Measuring an impressive 51 by 68 inches, *Luncheon of the Boating Party* is among the largest canvases Renoir ever made. The eye enters at the lower left, where Renoir's future wife, Aline Charigot, sits in the foreground playing with a small affenpinscher dog.
The diagonal of the railing cleaves the composition in two: one half densely packed with figures, the other nearly empty, making those who occupy it — the proprietor's daughter and her brother — stand out by contrast.
Renoir captures a great deal of light; it enters from the large opening in the balcony beside the singlet-clad man in the hat, and the white table-cloth and clothing work together to send it bouncing through the whole composition.
The handling remains unmistakably Impressionistic — working in bright, warm colours, Renoir captures the effects of light diffused by the striped awning overhead.
The painting was made between late 1880 and March 1881, depicting a leisurely Sunday afternoon at the Maison Fournaise, a popular restaurant and boat rental on the Seine in the Paris suburb of Chatou.
In the background, one of the many new railway bridges built by the French government — a symbol of modernity — is visible; it was these new lines that allowed Parisians like Renoir's friends to leave the city and reach the riverside.

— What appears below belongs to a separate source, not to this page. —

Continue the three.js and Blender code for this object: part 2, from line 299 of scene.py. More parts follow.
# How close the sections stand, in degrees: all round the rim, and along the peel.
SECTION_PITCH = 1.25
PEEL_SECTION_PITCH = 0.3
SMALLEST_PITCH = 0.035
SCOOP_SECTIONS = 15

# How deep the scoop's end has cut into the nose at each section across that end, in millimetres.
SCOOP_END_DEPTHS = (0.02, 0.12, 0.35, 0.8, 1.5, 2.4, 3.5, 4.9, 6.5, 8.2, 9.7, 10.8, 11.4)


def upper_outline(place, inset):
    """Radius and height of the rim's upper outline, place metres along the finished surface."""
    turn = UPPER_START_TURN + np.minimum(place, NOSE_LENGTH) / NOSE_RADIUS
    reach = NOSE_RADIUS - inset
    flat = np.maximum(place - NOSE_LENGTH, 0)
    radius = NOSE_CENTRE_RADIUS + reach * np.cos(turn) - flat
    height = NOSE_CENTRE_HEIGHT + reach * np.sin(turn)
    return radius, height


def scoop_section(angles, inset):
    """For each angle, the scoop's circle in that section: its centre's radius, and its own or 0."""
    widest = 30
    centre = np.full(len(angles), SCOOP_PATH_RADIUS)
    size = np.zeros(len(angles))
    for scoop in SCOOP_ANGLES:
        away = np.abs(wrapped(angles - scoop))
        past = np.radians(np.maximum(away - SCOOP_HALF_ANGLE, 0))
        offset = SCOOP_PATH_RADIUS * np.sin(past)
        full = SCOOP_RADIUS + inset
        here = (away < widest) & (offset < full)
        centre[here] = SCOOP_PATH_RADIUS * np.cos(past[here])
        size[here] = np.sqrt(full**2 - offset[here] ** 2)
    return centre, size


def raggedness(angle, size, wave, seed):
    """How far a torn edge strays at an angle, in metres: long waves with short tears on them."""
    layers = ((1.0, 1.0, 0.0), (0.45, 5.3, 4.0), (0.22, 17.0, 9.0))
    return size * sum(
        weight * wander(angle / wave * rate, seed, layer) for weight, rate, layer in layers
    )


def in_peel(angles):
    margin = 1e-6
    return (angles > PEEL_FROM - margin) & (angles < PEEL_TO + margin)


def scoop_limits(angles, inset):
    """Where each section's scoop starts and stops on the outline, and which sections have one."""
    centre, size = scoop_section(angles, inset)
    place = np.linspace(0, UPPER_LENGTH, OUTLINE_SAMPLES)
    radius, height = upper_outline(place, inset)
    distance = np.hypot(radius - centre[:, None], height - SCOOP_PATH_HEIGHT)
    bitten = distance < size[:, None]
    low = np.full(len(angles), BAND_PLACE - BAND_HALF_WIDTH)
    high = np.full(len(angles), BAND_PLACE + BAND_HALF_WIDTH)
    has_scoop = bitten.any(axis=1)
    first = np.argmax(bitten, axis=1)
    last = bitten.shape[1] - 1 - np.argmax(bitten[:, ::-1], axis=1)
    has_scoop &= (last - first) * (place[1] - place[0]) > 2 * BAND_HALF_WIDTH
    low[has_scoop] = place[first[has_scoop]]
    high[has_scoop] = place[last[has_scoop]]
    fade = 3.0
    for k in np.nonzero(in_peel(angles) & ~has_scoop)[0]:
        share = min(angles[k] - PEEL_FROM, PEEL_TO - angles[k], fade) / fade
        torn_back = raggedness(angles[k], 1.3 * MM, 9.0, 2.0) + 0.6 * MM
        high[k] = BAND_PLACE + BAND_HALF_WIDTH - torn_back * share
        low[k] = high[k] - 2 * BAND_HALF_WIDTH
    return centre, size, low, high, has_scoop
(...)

It took sixteen arduous months to complete this image of casual leisure — Renoir broke his dominant arm mid-way through and was forced to paint with his left hand. This is widely regarded as his last truly Impressionistic painting, and it captures him mid-stream between two styles:
the sailboats and still life in the background rendered with quick Impressionistic energy, while the figures — especially those closest to the foreground — are volumetric and defined.
Exhibited at the Seventh Impressionist Exhibition in 1882, it was identified as the best painting in the show by three critics.
The work is thought to show the influence of Veronese — in particular *The Wedding Feast at Cana* — in its grand banquet composition.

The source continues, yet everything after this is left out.